Well, all this is fun, not to mention mind-expanding. But then, so is science fiction. What makes Mr. Moravec’s book different is that he wants us to take it seriously, as a realistic sketch of our not-very-distant future. And that means that a reader has a right to expect some answers to two very basic questions – answers that ”Mind Children,” unfortunately, does not always provide.
First, is any of this (super)human robotics technology even possible? Here, Mr. Moravec is at his best. As someone who has been at the forefront of robotics research for nearly two decades, he has clearly done a lot of thinking about how to get from here to there. Some of the steps he proposes are admittedly sketchy. Nonetheless, in the early chapters of ”Mind Children” he has given us a comprehensive and highly readable survey of the state of the art in robotics. He includes detailed discussions of sensors, grippers and mechanical legs – and why such ”simple” things as walking and seeing are so much more difficult than ”hard” mental tasks such as playing chess or proving mathematical theorems. The book is worth reading for these sections alone.
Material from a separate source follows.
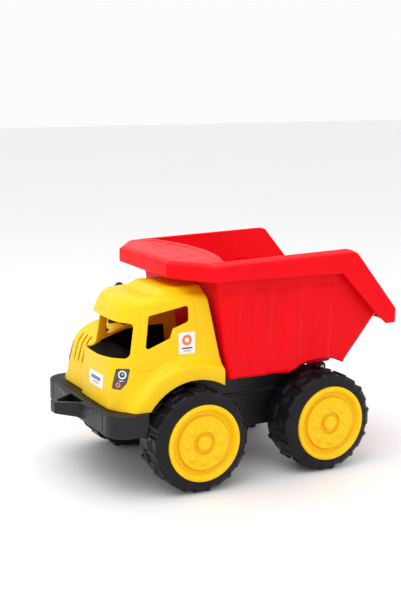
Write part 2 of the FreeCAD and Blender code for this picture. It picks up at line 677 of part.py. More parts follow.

However, I was left feeling curiously unsatisfied on one count. Mr. Moravec’s whole thesis presumes that sufficiently advanced computers and robots will possess consciousness in the same sense we do; otherwise, how could they become our heirs? And yet, except to say that consciousness will be ”emergent” in complex systems, he does little to justify this presumption. In fact, it has been the subject of many a debate among philosophers, psychologists and artificial intelligence researchers: is thought just a form of (very complex) information processing? I happen to believe it is. But there are a lot of deep issues here, and I think ”Mind Children” would have been stronger with a much better discussion of them.
Leaving that issue aside, however, we still have the second basic question: is Mr. Moravec’s vision of the future desirable? And here, I think, he falters. Nowhere in ”Mind Children” does he express the slightest doubt that what can be done will be done. (Indeed, he argues that nations will be forced to develop robots as fast as possible in the name of economic competitiveness.) He says very little about the impact of humanlike robots on human employment – or, more importantly, on humankind’s sense of purpose and dignity. Apparently we are simply to fade away, leaving the universe to our heirs and betters. And he gives only passing mention to that ancient human institution, warfare. The fact is that military needs have always been among the major drivers of computer and robotics research, both here and abroad; Mr. Moravec’s near-human machines might very well find their first uses as robot soldiers and robot fighter planes.
Perhaps it is true, as Mr. Moravec argues, that none of those doubts will make any difference in the long run. Nonetheless, without a better and more sensitive discussion of these issues, ”Mind Children” comes perilously close to the kind of uncritical gee-whiz that gives technological optimism a bad name. I happen to think that Mr. Moravec’s vision of our long-term future is an important one, worth thinking about as seriously as he does. But for that very reason, it deserves a better setting.